The Mesdag Collection programme 2018-2019:
The Mesdag Collection in The Hague is home to the exceptional collection of 19th-century art assembled by the renowned painter Hendrik Willem Mesdag and his wife Sientje. The museum has been administered by the Van Gogh Museum in Amsterdam since 1990.
The Sensation of the Sea: In Honour of Bas Jan Ader
14 September 2018 to 6 January 2019
Guest curator Joanna De Vos presents international contemporary artists like Bill Viola, Nan Goldin and Jan Fabre in dialogue with the Mesdag Collection.

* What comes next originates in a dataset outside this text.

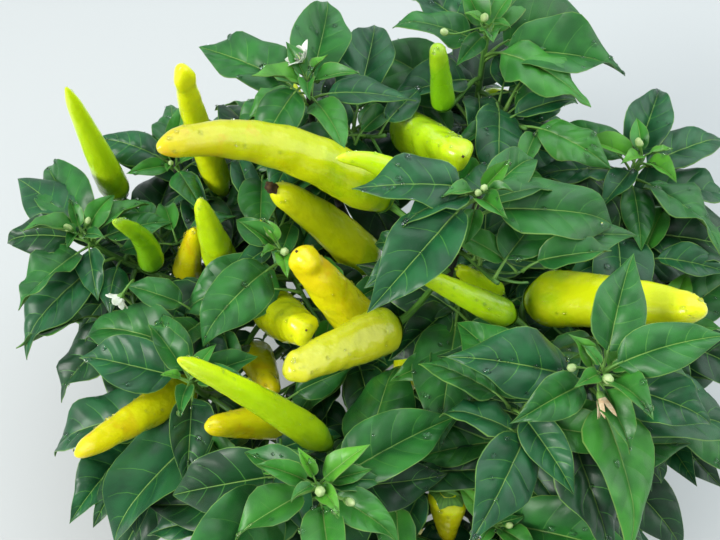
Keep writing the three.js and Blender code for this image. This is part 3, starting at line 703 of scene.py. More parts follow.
class LeafPart(Enum):
    """The finishes of the other parts of a leaf, in the order of the blade's numbers for them."""

    MARGIN = LeafFinish("leaf margin", (0.150, 0.300, 0.056), (0.090, 0.215, 0.040), coat=0.3)
    MIDRIB = LeafFinish("leaf midrib", (0.230, 0.400, 0.090), (0.150, 0.300, 0.062), coat=0.3)
    VEIN = LeafFinish("leaf side veins", (0.075, 0.260, 0.040), (0.045, 0.180, 0.030), coat=0.3)
    UNDERSIDE = LeafFinish("leaf underside", (0.095, 0.230, 0.060), (0.062, 0.170, 0.044), gloss=(0.5, 0.66),
                           coat=0.05, relief=0.00018)


class StemTone(Enum):
    """The finishes of stems, twigs and stalks."""

    BARK = StemFinish("stem bark", (0.085, 0.165, 0.032), (0.034, 0.080, 0.020), width=0.55, relief=0.0005,
                      bark=(0.130, 0.096, 0.048))
    TWIG = StemFinish("green twig", (0.095, 0.240, 0.036), (0.042, 0.132, 0.022))
    DARK_TWIG = StemFinish("purplish twig", (0.046, 0.052, 0.036), (0.018, 0.014, 0.024))
    STALK = StemFinish("leaf stalk", (0.170, 0.350, 0.058), (0.092, 0.232, 0.038))
    FRUIT_STALK = StemFinish("fruit stalk", (0.110, 0.285, 0.030), (0.058, 0.185, 0.020))


class Skin(Enum):
    """The finishes of the fruit."""

    LEMON = FruitFinish("fruit lemon yellow", (0.43, 0.66, 0.005), (0.75, 0.84, 0.005), (0.80, 0.83, 0.009))
    GOLD = FruitFinish("fruit gold", (0.55, 0.68, 0.005), (0.80, 0.76, 0.004), (0.82, 0.67, 0.005),
                       (0.70, 0.33, 0.005), 0.4)
    BLOTCHED = FruitFinish("fruit lemon with gold blotches", (0.34, 0.52, 0.004), (0.57, 0.64, 0.004),
                           (0.62, 0.54, 0.006), (0.66, 0.43, 0.005), 0.8)
    BRIGHT = FruitFinish("fruit bright lime", (0.24, 0.53, 0.005), (0.46, 0.73, 0.005), (0.56, 0.76, 0.009))
    LIME = FruitFinish("fruit lime", (0.28, 0.58, 0.005), (0.53, 0.78, 0.005), (0.61, 0.79, 0.009))
    GREEN = FruitFinish("fruit green", (0.105, 0.310, 0.006), (0.195, 0.440, 0.006), (0.330, 0.540, 0.010))
    PALE = FruitFinish("fruit pale yellow", (0.36, 0.46, 0.007), (0.56, 0.58, 0.012), (0.62, 0.61, 0.020))


@dataclass
class StandIn:
    """A simple shape in place of a piece, for telling whether two pieces meet."""

    triangles: Array  # three points each
    edges: Array  # two points each
    owner: str

    @classmethod
    def of(cls, points: Array, faces: Array, owner: str) -> "StandIn":
        """Makes one from points and the numbers of each face's corners."""
        pairs = np.sort(np.concatenate((faces[:, (0, 1)], faces[:, (1, 2)], faces[:, (2, 0)])), axis=1)
        return cls(points[faces], points[np.unique(pairs, axis=0)], owner)

    @classmethod
    def tube(cls, curve: Curve, span: tuple[float, float], steps: int, sides: int,
             radius: Radius, owner: str) -> "StandIn":
        """Makes one along a curve.

        Args:
            curve: The middle line.
            span: The stretch of it that is covered.
            steps: How many stretches it has.
            sides: How many sides.
            radius: The radius.
            owner: What it belongs to.

        Returns:
            The stand-in.
        """
        t = np.linspace(*span, steps + 1)
        rings = curve.rings(t, all_round(sides), np.broadcast_to(radius(t), t.shape)[:, None])
        quads = grid_faces(len(t), sides, closed=True)
        faces = np.concatenate((quads[:, (0, 1, 2)], quads[:, (0, 2, 3)]))
        return cls.of(rings.reshape(-1, 3), faces, owner)

    def points(self) -> Array:
        """All the ends of its edges."""
        return self.edges.reshape(-1, 3)


def crossing(edges: Array, triangles: Array) -> bool:
    """Whether any of the edges passes through any of the triangles.

    Args:
        edges: Two points each.
        triangles: Three points each.

    Returns:
        True where one does.
    """
    if not len(edges) or not len(triangles):
        return False
    start = edges[:, None, 0]
    way = edges[:, None, 1] - start
    corner = triangles[None, :, 0]
    one = triangles[None, :, 1] - corner
    two = triangles[None, :, 2] - corner
    across = np.cross(way, two)
    scale = (one * across).sum(-1)
    level = np.abs(scale) < 1e-12
    scale = np.where(level, 1.0, scale)
    offset = start - corner
    u = (offset * across).sum(-1) / scale
    turned = np.cross(offset, one)
    v = (way * turned).sum(-1) / scale
    t = (two * turned).sum(-1) / scale
    return bool((~level & (u >= 0) & (v >= 0) & (u + v <= 1) & (t >= 0) & (t <= 1)).any())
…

These artists are captivated by the grandeur and tempestuousness of the ocean. Odes to the performance In Search of the Miraculous by the Dutch artist Bas Jan Ader (1942-1975) form the exhibition’s connecting thread. Adler disappeared in 1975 as he attempted to sail across the Atlantic. His soul became one with the untameable power of the sea. The tributes to Ader’s artistic practice highlight the enticement and mystery of the ocean. Visitors are encouraged to discover how the contemporary artworks integrate into the nineteenth-century museum and to prepare themselves for a series of surprising and special encounters.
Mesdag & Colenbrander
8 March to 23 June 2019
This exhibition features Hendrik Willem Mesdag’s collection of colourful ceramics created by Theo Colenbrander. Colenbrander’s decorative pottery stood out immediately when it hit the market. His designs were innovative, with bright colours and abstract shapes. He tended to refer to natural motifs when naming his decorations. This exhibition sheds a new light on Colenbrander’s pottery thanks to the biscuit (unglazed) earthenware on display, important contextual items on loan and an extraordinary interpretive layout, amongst others.